Signs you’re in flow:
- You lose track of time.
- Actions feel automatic yet precise.
- Self-doubt disappears until the task ends.
| Key Insight: Flow isn’t magic; it’s your brain strategically quieting its overthinking prefrontal cortex, allowing your instincts and honed skills to take the lead with maximum efficiency. |
Throttle & Thought: How Racers Enter Flow
Top-tier drivers cultivate this mental state with rigorous discipline. Lewis Hamilton often completes a silent visualization lap in the garage before he even straps into the car. MotoGP phenom Marc Márquez pairs that mental rehearsal with rhythmic belly breathing to consciously lower his heart rate, calming his nervous system.
Common pre-race triggers include:
- Visualization of perfect laps, corner by corner.
- Box-breathing techniques (e.g., a four-second inhale, hold, exhale, and hold).
- Physical cues like tightening gloves or a final visor tap, which are tiny anchors that signal the brain it’s time to perform.
| Pro Tip: Elite performers don’t wait for focus; they trigger it. By creating a consistent pre-task ritual, you signal to your brain that it’s time to enter the zone, just like a racer tightening their gloves. |
Neurochemistry of Speed & Focus
The connection between high-speed performance and brain chemistry is profound. One study found that motorcycle riders released a surge of dopamine 15 percent above baseline during high-g turns. This dopamine spike heightens motivation, while the release of norepinephrine sharpens attention to a razor’s edge.

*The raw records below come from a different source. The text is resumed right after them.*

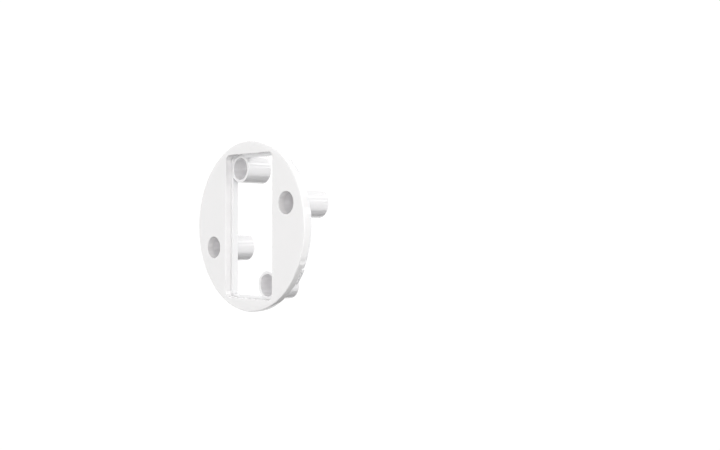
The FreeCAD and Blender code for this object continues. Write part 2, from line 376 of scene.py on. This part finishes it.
light = {
    "studio": {
        "unlitFloor": (-0.645, 0.02),
        "floorEdge": (-0.63, 0.02),
        "sheetEdge": (-0.62, 1.25),
        "sheet": (-0.585, 1.25),
        "sheetGap": (-0.575, 0.50),
        "gapEnd": (-0.535, 0.50),
        "flatFoot": (-0.525, 1.05),
        "flats": (0.0, 1.15),
        "flatTop": (0.21, 1.15),
        "stripLow": (0.24, 2.2),
        "stripLowEnd": (0.29, 2.2),
        "gapAbove": (0.32, 1.10),
        "gapAboveEnd": (0.50, 1.10),
        "stripHigh": (0.54, 2.2),
        "stripHighEnd": (0.60, 2.2),
        "ceiling": (0.66, 1.25),
        "zenith": (1.0, 1.15),
    },
    "peak": 2.4,                  # brighter than any stop
    "strength": 0.75,
    "softboxes": {
        "keySoftbox": {"place": (0.62, -0.60, 0.30), "size": 0.7, "power": 1.2, "reflected": True},
        "rearSoftbox": {"place": (-0.62, 0.60, 0.25), "size": 0.7, "power": 0.8, "reflected": True},
        "sideSoftbox": {"place": (1.3, 0.35, 0.35), "size": 0.9, "power": 1.6, "reflected": True},
        "floorFill": {"place": (0.2, 0.0, -0.6), "size": 1.2, "power": 1.2, "reflected": False},
    },
}


def makeStudioLight():
    world = bpy.data.worlds.new("whiteStudio")
    world.use_nodes = True
    tree = world.node_tree
    tree.nodes.clear()
    coords = addNode(tree, "TexCoord")
    split = addNode(tree, "SeparateXYZ", {}, {"Vector": (coords, "Generated")})
    height = addNode(tree, "MapRange", {"From Min": -1.0, "From Max": 1.0}, {"Value": (split, "Z")})
    ramp = addNode(tree, "ValToRGB", {}, {"Fac": (height, "Result")})
    stops = sorted(light["studio"].values())
    for index, (sine, bright) in enumerate(stops):
        place = (sine + 1) / 2
        if index < 2:
            stop = ramp.color_ramp.elements[index]
            stop.position = place
        else:
            stop = ramp.color_ramp.elements.new(place)
        tone = bright / light["peak"]
        stop.color = (tone, tone, tone, 1)
    back = addNode(tree, "Background", {"Strength": light["strength"] * light["peak"]},
                   {"Color": (ramp, "Color")})
    addNode(tree, "OutputWorld", {}, {"Surface": (back, "Background")})
    bpy.context.scene.world = world


def addSoftbox(name, setup):
    # A square softbox that faces the part
    data = bpy.data.lights.new(name, "AREA")
    data.shape = "SQUARE"
    data.size = setup["size"]
    data.energy = setup["power"]
    box = bpy.data.objects.new(name, data)
    box.location = setup["place"]
    box.rotation_mode = "QUATERNION"
    box.rotation_quaternion = (-Vector(setup["place"])).to_track_quat("-Z", "Y")
    box.visible_camera = False
    box.visible_glossy = setup["reflected"]
    bpy.context.scene.collection.objects.link(box)


makeStudioLight()
for name, setup in light["softboxes"].items():
    addSoftbox(name, setup)


# Camera

camera = {
    "azimuth": 45.6,
    "elevation": -0.15,
    "roll": 0.15,
    "across": 54.95 * mm,       # the grommet stands this far to the left of the camera's axis
    "below": 0.53 * mm,
    "distance": 452.7 * mm,
    "lens": 46.1,
    "sensor": 36,
    "nearest": 0.01,
    "furthest": 20,
}


def makeCamera():
    a, e, roll = (math.radians(camera[k]) for k in ("azimuth", "elevation", "roll"))
    back = Vector((math.sin(a) * math.cos(e), -math.cos(a) * math.cos(e), math.sin(e)))
    side = Vector((math.cos(a), math.sin(a), 0))
    up = back.cross(side)
    right = side * math.cos(roll) + up * math.sin(roll)
    top = up * math.cos(roll) - side * math.sin(roll)
    faceCentre = Vector((0, plateFront, 0))
    data = bpy.data.cameras.new("camera")
    data.lens = camera["lens"]
    data.sensor_width = camera["sensor"]
    data.clip_start = camera["nearest"]
    data.clip_end = camera["furthest"]
    obj = bpy.data.objects.new("camera", data)
    turn = Matrix((right, top, back)).transposed()
    offset = right * camera["across"] + top * camera["below"] + back * camera["distance"]
    obj.matrix_world = Matrix.Translation(faceCentre + offset) @ turn.to_4x4()
    bpy.context.scene.collection.objects.link(obj)
    bpy.context.scene.camera = obj


makeCamera()

exposure = {
    "gamma": 1.08,            # opens the shadows a little
    "diffuseBounces": 16,     # light passes many times between white walls
    "glossyBounces": 8,
    "allBounces": 24,
}

scene = bpy.context.scene
scene.view_settings.view_transform = "Standard"
scene.view_settings.gamma = exposure["gamma"]
scene.cycles.diffuse_bounces = exposure["diffuseBounces"]
scene.cycles.glossy_bounces = exposure["glossyBounces"]
scene.cycles.max_bounces = exposure["allBounces"]
print("stage, light and camera ready")
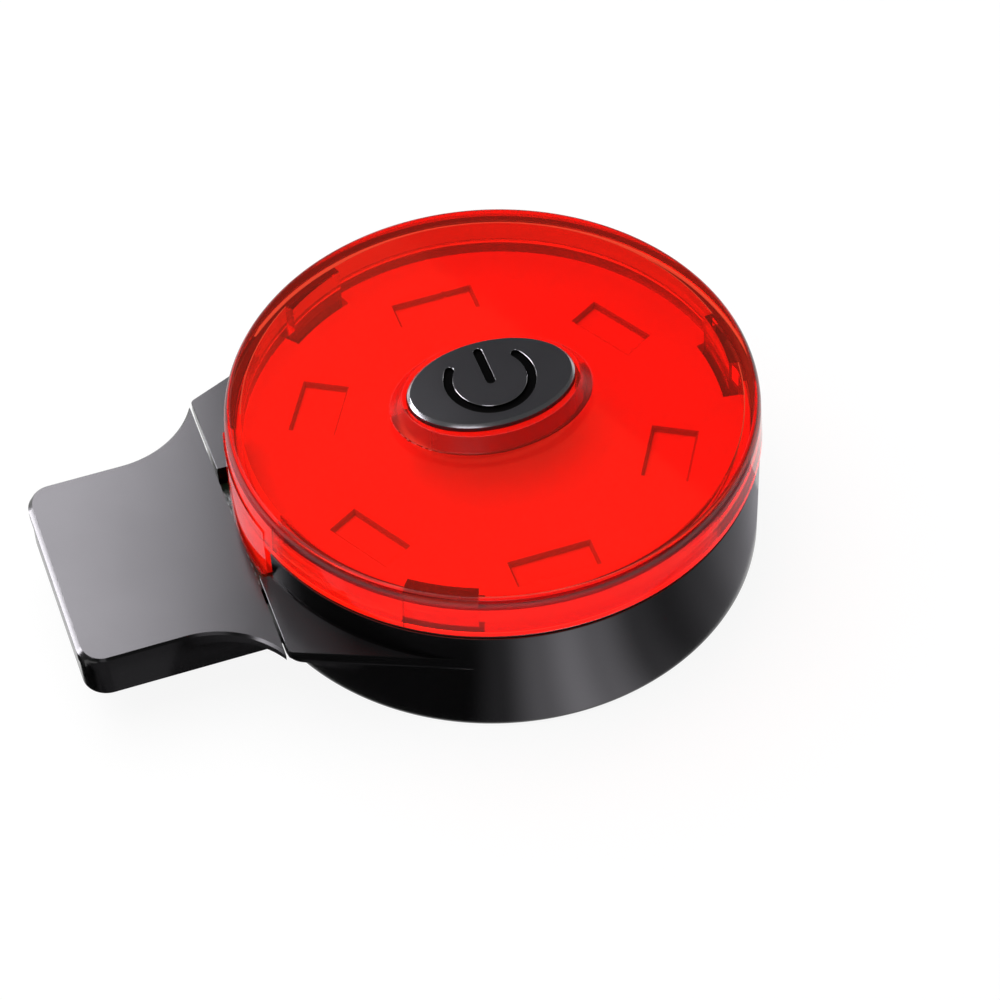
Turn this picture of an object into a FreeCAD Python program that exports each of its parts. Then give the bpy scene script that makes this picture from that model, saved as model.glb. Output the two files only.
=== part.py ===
import FreeCAD, Part
import math
import os

from FreeCAD import Vector

# Rechargeable tail light for a helmet: a round red lens snapped on a black cup, an oval power button
# in its middle, and a flat charging plug at one side under a pull-off cap.
# Frame: millimetres, origin at the centre of the flat back, +Z out through the lens,
# the plug and its cap point along -X.

# Housing cup
housing_radius = 21.85
floor = 1.2
wall = 1.7
lip = 0.75
back_edge_bevel = 0.5

# How far a cutting shape reaches past the face it cuts, and how deep two joined shapes overlap
past = 1.0
merge = 0.2

# What lies between the floor and the circuit board
pad_thickness = 0.4
pad_inset = 2.0
cell_thickness = 3.0
cell_back_gap = 3.55
cell_side_gap = 10.15
cell_edge_round = 1.2
cell_room = 0.3
terrace_length = 3.4
terrace_thickness = 0.4
terrace_lift = 0.3
protector_length = 2.6
protector_width = 14.0
protector_thickness = 1.0
cell_end_gap = 7.15

# Circuit board and its plug
board_thickness = 2.0
board_gap = 0.6
plug_width = 12.0
plug_length = 11.8
plug_corner = 0.8
plug_tip_bevel = 0.35
contact_width = 1.4
contact_long = 8.4
contact_short = 7.2
contact_thickness = 0.04
contact_outer_y = 3.5
contact_inner_y = 1.1
contact_from_tip = 1.1
slot_side_gap = 0.25
slot_floor_gap = 0.05

# Screws that hold the board
screw_edge = 3.05
screw_count = 2
screw_angle = 60.0
screw_radius = 0.75
screw_head_radius = 1.4
screw_head_height = 0.8
screw_grip = 2.7
screw_gap = 0.05
screw_hole_gap = 0.2
screw_cross_width = 0.36
screw_cross_length = 1.82
screw_cross_depth = 0.4
boss_wall = 1.0
hole_bottom_gap = 0.4

# Leads from the cell's protection strip
lead_radius = 0.35
lead_spacing = 3.4
lead_bend = 1.3
lead_start = 1.4

# Lamps under the pockets of the reflector
lamp_count = 6
lamp_edge = 6.4
lamp_length = 3.5
lamp_width = 2.8
lamp_height = 0.7
lamp_window_edge = 0.45
lamp_window_corner = 0.35
lamp_window_depth = 0.3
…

Endorphins also add a mild euphoria[b] that masks physical fatigue, buying racers critical milliseconds of reaction time. While high velocity is a natural trigger, you can mimic it with deliberate practice or specific music tempos.
For those exploring other methods to enhance focus, it’s essential to research thoroughly. The Kratom Connection’s guide on where to buy Kratom, for instance, can provide information on plant-based options.
| Key Insight: High-stakes performance creates a potent neurochemical cocktail. The dopamine for motivation, norepinephrine for sharp focus, and endorphins to mask fatigue work in concert to unlock peak human potential. |
Translating Track Techniques to Everyday Wellness

Alt text: Calmness through mindfulness in both racing and business settings.
If achieving a flow state feels unattainable outside of a race car, think again. The core principles are universal and have proven benefits in decision-making and mental well-being. Your “cockpit” might be a desk or yoga mat, but the mental mechanics remain identical.
| Racing Ritual | Why It Works | Daily Equivalent |
| Pre-lap box breathing | Lowers cortisol; steadies heart rate | A 60-second breath drill before a job interview |
| Visualizing apexes | Primes the motor cortex for precision | Mentally rehearsing a slide deck before hitting “Share Screen” |
| Tightening race gloves | A physical anchor to signal go-time | Slipping on noise-canceling headphones to start a deep-work sprint |
| Cool-down lap debrief | Immediate feedback cements learning | A 5-minute journal entry after a workout |
Practical Exercises to Cultivate Flow
A. Structured Pre-Task Routine (2–3 minutes)
Follow these simple steps to build your own focus-triggering ritual:
- Choose one physical anchor, such as sipping mint tea or tightening your shoelaces.
- Pair it with two complete box-breathing cycles (inhale-hold-exhale-hold).
- Visualize only the first actionable step of your task, not the entire project.
B. 90-Minute Deep-Work Sprint (“Quali Session”)
Cognitive output spikes when you block out approximately 90 undisturbed minutes. Mute your phone, close all unrelated tabs, and consider starting a playlist with a tempo around 140 BPM to mimic the elevated heart rate drivers feel on the starting grid.
C. Sensory Immersion & Environmental Cues
Create context-based memory traces that trigger focus upon arrival. This could mean dimming the lights for a specific task, using a single essential oil scent for your workspace, or finding a local café dedicated solely to deep work.
D. Mindful Cool-Down / Reflection Lap (5 minutes)
Immediately after completing a task, jot down two small victories and one potential area for improvement. This immediate feedback loop is identical to racers reviewing telemetry data with their engineers before leaving the pit lane.
Pitfalls & Misfires: When Flow Eludes Even Pros
It is important to distinguish flow from its counterfeit cousin: burnout. Burnout can mimic flow’s hyper-focus but leaves you feeling drained and depleted rather than energized. Mental overstimulation from constant notifications is a common barrier, preventing your brain from finding that optimal sweet spot. If you feel distraction creeping in, reset with a short walk or a simple breathing drill.
| Important: Be mindful of the difference between flow and burnout. True flow state energizes you, while burnout’s hyper-focus is driven by stress and leaves you feeling completely drained and depleted afterward. |
Final Lap
Flow is a state where skill and challenge align, flooding the brain with performance-enhancing chemicals. Racers cultivate flow using visualization and breath control, which are all strategies you can adopt for daily tasks. By creating simple routines and managing your environment, you can nudge your brain toward its optimal state of focus.